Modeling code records

↓↓↓

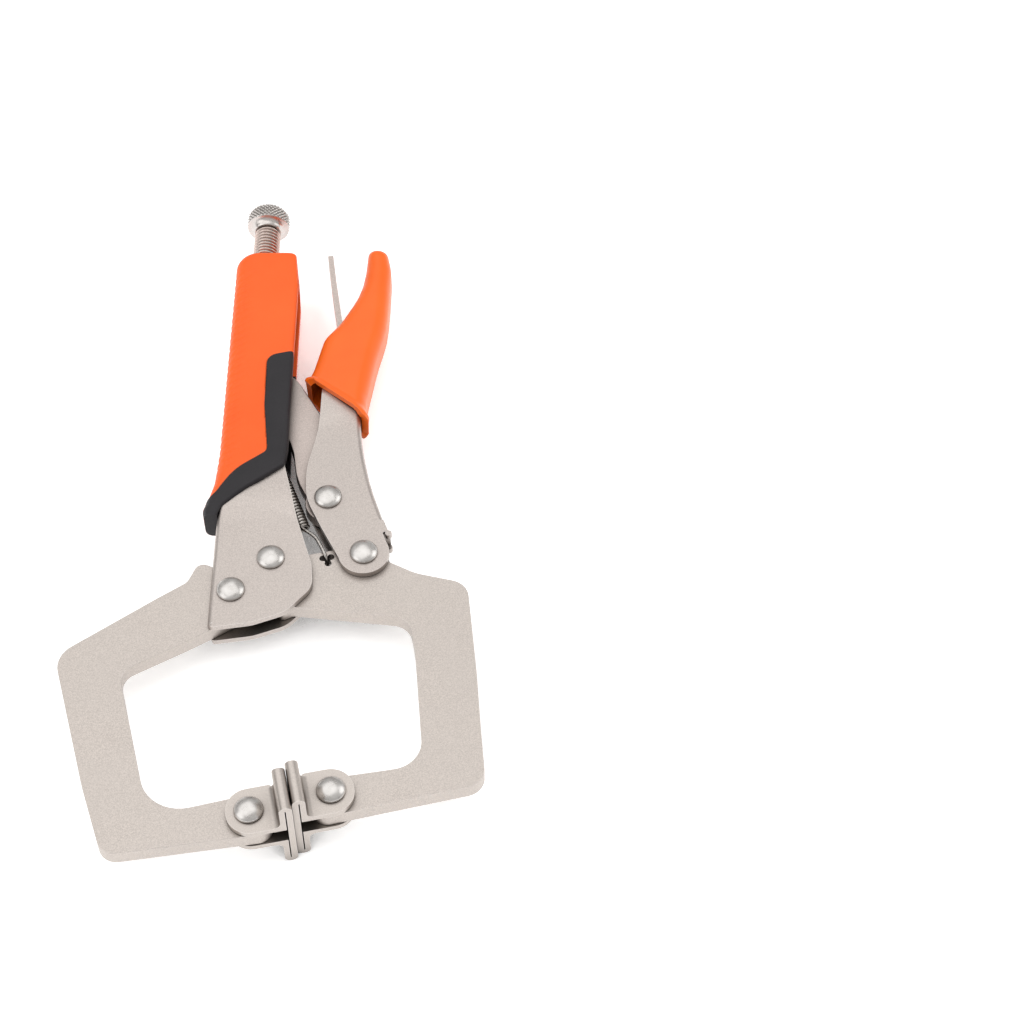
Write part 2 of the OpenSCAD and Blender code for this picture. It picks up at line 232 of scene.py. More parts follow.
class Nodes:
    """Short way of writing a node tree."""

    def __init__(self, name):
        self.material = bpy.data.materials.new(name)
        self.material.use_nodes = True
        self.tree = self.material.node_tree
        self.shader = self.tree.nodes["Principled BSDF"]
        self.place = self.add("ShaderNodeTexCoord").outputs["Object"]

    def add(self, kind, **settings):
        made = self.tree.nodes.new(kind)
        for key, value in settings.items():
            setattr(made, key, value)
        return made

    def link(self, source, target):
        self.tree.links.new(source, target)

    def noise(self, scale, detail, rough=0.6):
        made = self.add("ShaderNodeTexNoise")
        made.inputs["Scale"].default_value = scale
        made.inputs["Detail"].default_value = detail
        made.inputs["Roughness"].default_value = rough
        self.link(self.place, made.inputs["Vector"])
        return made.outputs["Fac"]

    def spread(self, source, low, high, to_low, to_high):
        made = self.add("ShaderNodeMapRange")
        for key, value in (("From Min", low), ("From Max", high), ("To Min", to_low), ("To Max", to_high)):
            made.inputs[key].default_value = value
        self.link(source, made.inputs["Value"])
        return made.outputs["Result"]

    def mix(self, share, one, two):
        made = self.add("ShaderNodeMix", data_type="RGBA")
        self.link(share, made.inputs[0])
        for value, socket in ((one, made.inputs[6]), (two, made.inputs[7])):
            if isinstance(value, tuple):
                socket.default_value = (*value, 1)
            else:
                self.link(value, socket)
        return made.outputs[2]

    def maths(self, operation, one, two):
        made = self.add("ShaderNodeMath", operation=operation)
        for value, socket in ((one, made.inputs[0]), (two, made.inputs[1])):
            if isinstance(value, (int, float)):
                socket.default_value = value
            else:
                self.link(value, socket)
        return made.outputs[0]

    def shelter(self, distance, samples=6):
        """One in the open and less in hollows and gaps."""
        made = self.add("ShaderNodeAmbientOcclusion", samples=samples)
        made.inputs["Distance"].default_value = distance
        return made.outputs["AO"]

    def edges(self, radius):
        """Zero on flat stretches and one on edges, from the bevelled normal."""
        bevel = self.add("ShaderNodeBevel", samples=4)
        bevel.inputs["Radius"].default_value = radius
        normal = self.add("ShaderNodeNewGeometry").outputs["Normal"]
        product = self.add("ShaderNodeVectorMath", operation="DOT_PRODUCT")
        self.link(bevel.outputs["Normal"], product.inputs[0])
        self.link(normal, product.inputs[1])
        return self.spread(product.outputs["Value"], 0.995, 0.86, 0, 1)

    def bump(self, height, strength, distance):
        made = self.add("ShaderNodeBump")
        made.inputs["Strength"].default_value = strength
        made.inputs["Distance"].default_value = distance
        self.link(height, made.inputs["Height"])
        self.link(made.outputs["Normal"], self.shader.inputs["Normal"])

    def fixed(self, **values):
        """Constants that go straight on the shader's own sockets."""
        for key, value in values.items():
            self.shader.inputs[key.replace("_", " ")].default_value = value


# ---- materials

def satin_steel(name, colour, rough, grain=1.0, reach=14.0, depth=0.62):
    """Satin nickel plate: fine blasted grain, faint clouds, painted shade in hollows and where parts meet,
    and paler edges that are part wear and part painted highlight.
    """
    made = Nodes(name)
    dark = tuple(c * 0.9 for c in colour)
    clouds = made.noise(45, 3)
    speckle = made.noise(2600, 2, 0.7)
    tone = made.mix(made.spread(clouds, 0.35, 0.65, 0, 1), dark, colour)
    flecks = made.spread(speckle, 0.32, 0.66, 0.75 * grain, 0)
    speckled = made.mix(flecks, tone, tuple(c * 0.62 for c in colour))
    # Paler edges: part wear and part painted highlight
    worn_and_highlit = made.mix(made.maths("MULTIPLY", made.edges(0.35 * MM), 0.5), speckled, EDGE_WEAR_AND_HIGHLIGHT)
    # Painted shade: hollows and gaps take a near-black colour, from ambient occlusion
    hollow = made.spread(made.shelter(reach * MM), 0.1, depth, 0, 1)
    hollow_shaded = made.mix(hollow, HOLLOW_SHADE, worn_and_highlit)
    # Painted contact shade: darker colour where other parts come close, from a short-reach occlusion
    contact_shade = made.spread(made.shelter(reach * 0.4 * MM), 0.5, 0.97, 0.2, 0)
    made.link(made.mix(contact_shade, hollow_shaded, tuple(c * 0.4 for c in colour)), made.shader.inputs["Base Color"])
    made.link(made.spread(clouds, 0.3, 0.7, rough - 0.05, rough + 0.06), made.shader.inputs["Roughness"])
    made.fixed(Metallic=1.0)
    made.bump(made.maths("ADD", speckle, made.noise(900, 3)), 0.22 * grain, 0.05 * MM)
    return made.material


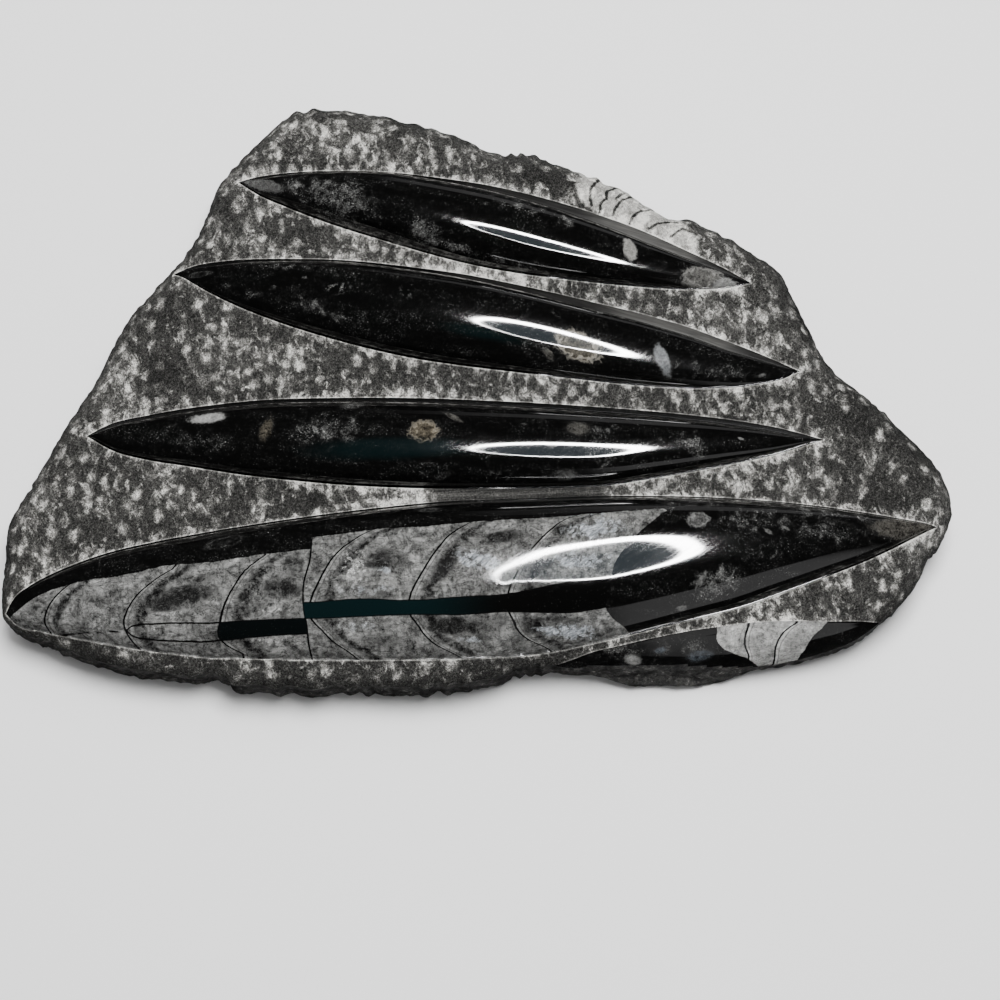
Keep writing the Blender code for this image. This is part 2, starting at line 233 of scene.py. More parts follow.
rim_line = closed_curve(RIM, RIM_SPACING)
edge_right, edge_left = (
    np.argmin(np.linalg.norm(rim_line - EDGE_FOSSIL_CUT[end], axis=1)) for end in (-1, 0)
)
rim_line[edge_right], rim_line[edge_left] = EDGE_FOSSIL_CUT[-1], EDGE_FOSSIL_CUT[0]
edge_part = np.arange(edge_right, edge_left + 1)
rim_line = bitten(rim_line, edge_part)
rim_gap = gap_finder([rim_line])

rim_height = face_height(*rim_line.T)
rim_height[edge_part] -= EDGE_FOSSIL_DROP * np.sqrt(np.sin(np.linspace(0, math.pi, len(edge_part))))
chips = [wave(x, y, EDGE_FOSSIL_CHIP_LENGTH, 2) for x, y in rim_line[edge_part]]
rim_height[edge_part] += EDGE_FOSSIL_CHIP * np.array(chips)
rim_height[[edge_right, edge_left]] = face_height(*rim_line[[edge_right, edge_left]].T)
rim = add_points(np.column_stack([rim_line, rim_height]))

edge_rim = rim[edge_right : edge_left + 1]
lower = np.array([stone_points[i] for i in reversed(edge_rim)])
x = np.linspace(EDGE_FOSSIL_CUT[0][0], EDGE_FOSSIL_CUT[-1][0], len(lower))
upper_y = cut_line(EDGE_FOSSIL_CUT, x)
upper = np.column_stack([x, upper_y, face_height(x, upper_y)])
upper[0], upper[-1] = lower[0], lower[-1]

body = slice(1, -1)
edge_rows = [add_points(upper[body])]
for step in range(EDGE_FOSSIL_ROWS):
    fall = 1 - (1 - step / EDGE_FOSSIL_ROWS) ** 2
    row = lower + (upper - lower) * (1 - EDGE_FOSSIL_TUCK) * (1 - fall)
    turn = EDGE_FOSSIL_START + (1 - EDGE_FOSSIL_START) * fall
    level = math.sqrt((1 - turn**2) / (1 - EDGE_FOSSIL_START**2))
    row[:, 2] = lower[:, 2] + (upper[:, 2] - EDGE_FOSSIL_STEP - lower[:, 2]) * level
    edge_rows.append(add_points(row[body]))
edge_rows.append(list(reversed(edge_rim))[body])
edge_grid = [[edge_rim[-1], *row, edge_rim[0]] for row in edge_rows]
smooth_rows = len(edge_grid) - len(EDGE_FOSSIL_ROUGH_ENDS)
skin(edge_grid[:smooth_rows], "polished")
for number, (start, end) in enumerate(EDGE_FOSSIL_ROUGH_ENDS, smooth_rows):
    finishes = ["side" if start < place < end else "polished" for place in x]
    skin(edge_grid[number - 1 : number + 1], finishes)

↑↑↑

▸ WORK TO COMPLETE: Set down the listing in full, keeping every word exactly as it is.

▸ EXERCISE OUTPUT:
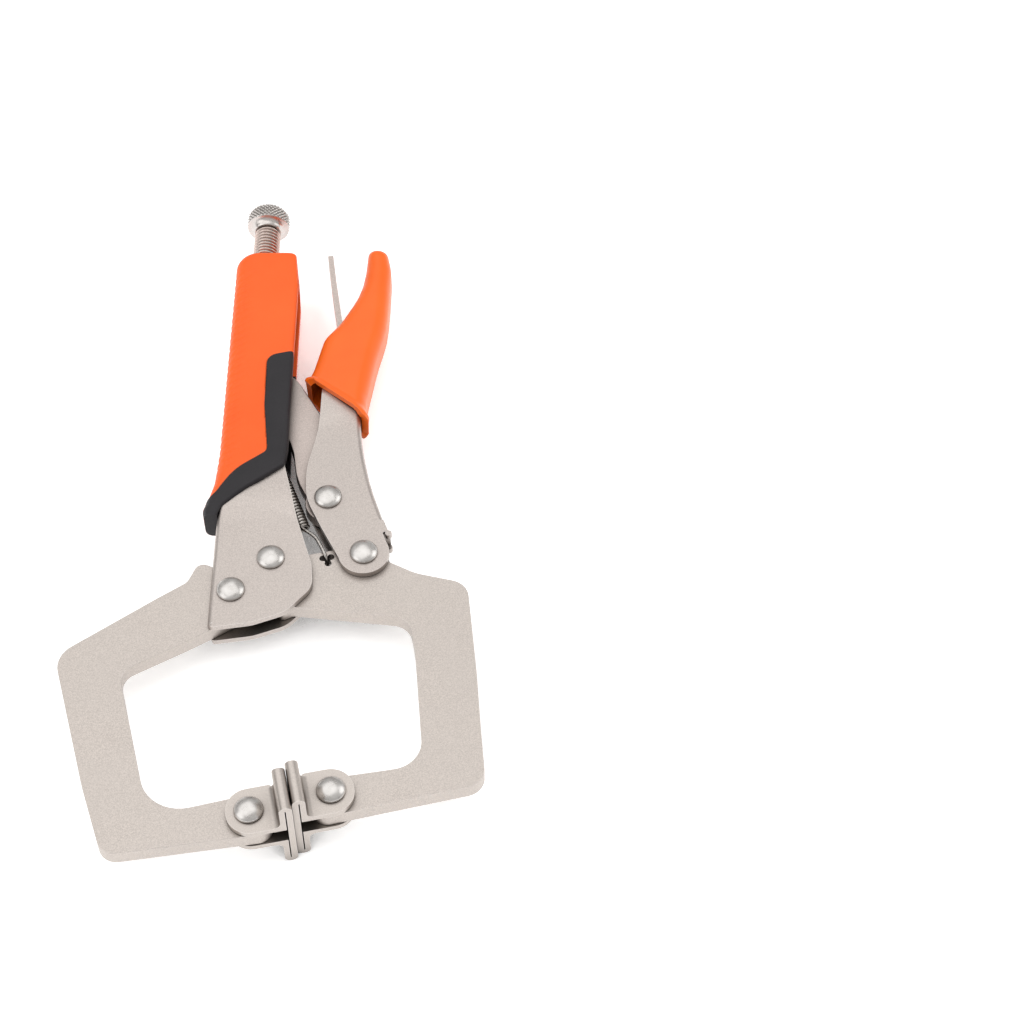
Write part 2 of the OpenSCAD and Blender code for this picture. It picks up at line 232 of scene.py. More parts follow.
class Nodes:
    """Short way of writing a node tree."""

    def __init__(self, name):
        self.material = bpy.data.materials.new(name)
        self.material.use_nodes = True
        self.tree = self.material.node_tree
        self.shader = self.tree.nodes["Principled BSDF"]
        self.place = self.add("ShaderNodeTexCoord").outputs["Object"]

    def add(self, kind, **settings):
        made = self.tree.nodes.new(kind)
        for key, value in settings.items():
            setattr(made, key, value)
        return made

    def link(self, source, target):
        self.tree.links.new(source, target)

    def noise(self, scale, detail, rough=0.6):
        made = self.add("ShaderNodeTexNoise")
        made.inputs["Scale"].default_value = scale
        made.inputs["Detail"].default_value = detail
        made.inputs["Roughness"].default_value = rough
        self.link(self.place, made.inputs["Vector"])
        return made.outputs["Fac"]

    def spread(self, source, low, high, to_low, to_high):
        made = self.add("ShaderNodeMapRange")
        for key, value in (("From Min", low), ("From Max", high), ("To Min", to_low), ("To Max", to_high)):
            made.inputs[key].default_value = value
        self.link(source, made.inputs["Value"])
        return made.outputs["Result"]

    def mix(self, share, one, two):
        made = self.add("ShaderNodeMix", data_type="RGBA")
        self.link(share, made.inputs[0])
        for value, socket in ((one, made.inputs[6]), (two, made.inputs[7])):
            if isinstance(value, tuple):
                socket.default_value = (*value, 1)
            else:
                self.link(value, socket)
        return made.outputs[2]

    def maths(self, operation, one, two):
        made = self.add("ShaderNodeMath", operation=operation)
        for value, socket in ((one, made.inputs[0]), (two, made.inputs[1])):
            if isinstance(value, (int, float)):
                socket.default_value = value
            else:
                self.link(value, socket)
        return made.outputs[0]

    def shelter(self, distance, samples=6):
        """One in the open and less in hollows and gaps."""
        made = self.add("ShaderNodeAmbientOcclusion", samples=samples)
        made.inputs["Distance"].default_value = distance
        return made.outputs["AO"]

    def edges(self, radius):
        """Zero on flat stretches and one on edges, from the bevelled normal."""
        bevel = self.add("ShaderNodeBevel", samples=4)
        bevel.inputs["Radius"].default_value = radius
        normal = self.add("ShaderNodeNewGeometry").outputs["Normal"]
        product = self.add("ShaderNodeVectorMath", operation="DOT_PRODUCT")
        self.link(bevel.outputs["Normal"], product.inputs[0])
        self.link(normal, product.inputs[1])
        return self.spread(product.outputs["Value"], 0.995, 0.86, 0, 1)

    def bump(self, height, strength, distance):
        made = self.add("ShaderNodeBump")
        made.inputs["Strength"].default_value = strength
        made.inputs["Distance"].default_value = distance
        self.link(height, made.inputs["Height"])
        self.link(made.outputs["Normal"], self.shader.inputs["Normal"])

    def fixed(self, **values):
        """Constants that go straight on the shader's own sockets."""
        for key, value in values.items():
            self.shader.inputs[key.replace("_", " ")].default_value = value


# ---- materials

def satin_steel(name, colour, rough, grain=1.0, reach=14.0, depth=0.62):
    """Satin nickel plate: fine blasted grain, faint clouds, painted shade in hollows and where parts meet,
    and paler edges that are part wear and part painted highlight.
    """
    made = Nodes(name)
    dark = tuple(c * 0.9 for c in colour)
    clouds = made.noise(45, 3)
    speckle = made.noise(2600, 2, 0.7)
    tone = made.mix(made.spread(clouds, 0.35, 0.65, 0, 1), dark, colour)
    flecks = made.spread(speckle, 0.32, 0.66, 0.75 * grain, 0)
    speckled = made.mix(flecks, tone, tuple(c * 0.62 for c in colour))
    # Paler edges: part wear and part painted highlight
    worn_and_highlit = made.mix(made.maths("MULTIPLY", made.edges(0.35 * MM), 0.5), speckled, EDGE_WEAR_AND_HIGHLIGHT)
    # Painted shade: hollows and gaps take a near-black colour, from ambient occlusion
    hollow = made.spread(made.shelter(reach * MM), 0.1, depth, 0, 1)
    hollow_shaded = made.mix(hollow, HOLLOW_SHADE, worn_and_highlit)
    # Painted contact shade: darker colour where other parts come close, from a short-reach occlusion
    contact_shade = made.spread(made.shelter(reach * 0.4 * MM), 0.5, 0.97, 0.2, 0)
    made.link(made.mix(contact_shade, hollow_shaded, tuple(c * 0.4 for c in colour)), made.shader.inputs["Base Color"])
    made.link(made.spread(clouds, 0.3, 0.7, rough - 0.05, rough + 0.06), made.shader.inputs["Roughness"])
    made.fixed(Metallic=1.0)
    made.bump(made.maths("ADD", speckle, made.noise(900, 3)), 0.22 * grain, 0.05 * MM)
    return made.material


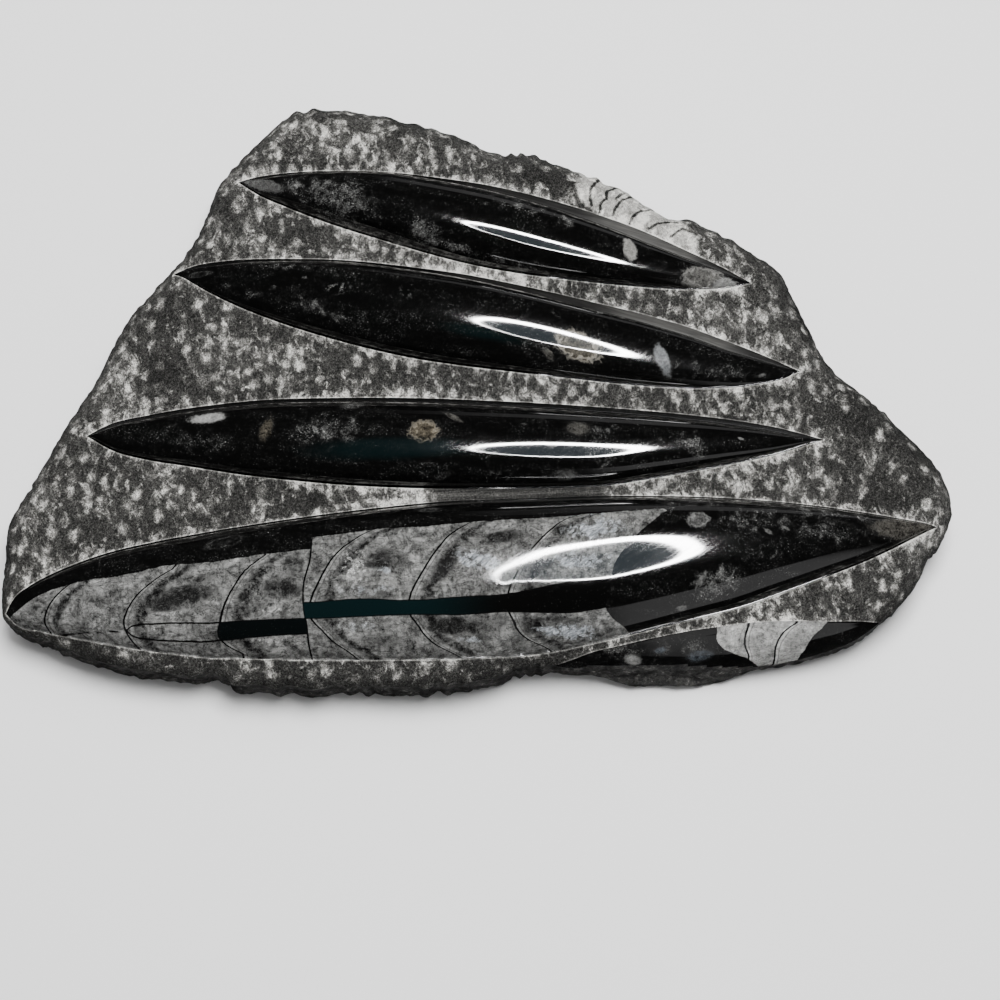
Keep writing the Blender code for this image. This is part 2, starting at line 233 of scene.py. More parts follow.
rim_line = closed_curve(RIM, RIM_SPACING)
edge_right, edge_left = (
    np.argmin(np.linalg.norm(rim_line - EDGE_FOSSIL_CUT[end], axis=1)) for end in (-1, 0)
)
rim_line[edge_right], rim_line[edge_left] = EDGE_FOSSIL_CUT[-1], EDGE_FOSSIL_CUT[0]
edge_part = np.arange(edge_right, edge_left + 1)
rim_line = bitten(rim_line, edge_part)
rim_gap = gap_finder([rim_line])

rim_height = face_height(*rim_line.T)
rim_height[edge_part] -= EDGE_FOSSIL_DROP * np.sqrt(np.sin(np.linspace(0, math.pi, len(edge_part))))
chips = [wave(x, y, EDGE_FOSSIL_CHIP_LENGTH, 2) for x, y in rim_line[edge_part]]
rim_height[edge_part] += EDGE_FOSSIL_CHIP * np.array(chips)
rim_height[[edge_right, edge_left]] = face_height(*rim_line[[edge_right, edge_left]].T)
rim = add_points(np.column_stack([rim_line, rim_height]))

edge_rim = rim[edge_right : edge_left + 1]
lower = np.array([stone_points[i] for i in reversed(edge_rim)])
x = np.linspace(EDGE_FOSSIL_CUT[0][0], EDGE_FOSSIL_CUT[-1][0], len(lower))
upper_y = cut_line(EDGE_FOSSIL_CUT, x)
upper = np.column_stack([x, upper_y, face_height(x, upper_y)])
upper[0], upper[-1] = lower[0], lower[-1]

body = slice(1, -1)
edge_rows = [add_points(upper[body])]
for step in range(EDGE_FOSSIL_ROWS):
    fall = 1 - (1 - step / EDGE_FOSSIL_ROWS) ** 2
    row = lower + (upper - lower) * (1 - EDGE_FOSSIL_TUCK) * (1 - fall)
    turn = EDGE_FOSSIL_START + (1 - EDGE_FOSSIL_START) * fall
    level = math.sqrt((1 - turn**2) / (1 - EDGE_FOSSIL_START**2))
    row[:, 2] = lower[:, 2] + (upper[:, 2] - EDGE_FOSSIL_STEP - lower[:, 2]) * level
    edge_rows.append(add_points(row[body]))
edge_rows.append(list(reversed(edge_rim))[body])
edge_grid = [[edge_rim[-1], *row, edge_rim[0]] for row in edge_rows]
smooth_rows = len(edge_grid) - len(EDGE_FOSSIL_ROUGH_ENDS)
skin(edge_grid[:smooth_rows], "polished")
for number, (start, end) in enumerate(EDGE_FOSSIL_ROUGH_ENDS, smooth_rows):
    finishes = ["side" if start < place < end else "polished" for place in x]
    skin(edge_grid[number - 1 : number + 1], finishes)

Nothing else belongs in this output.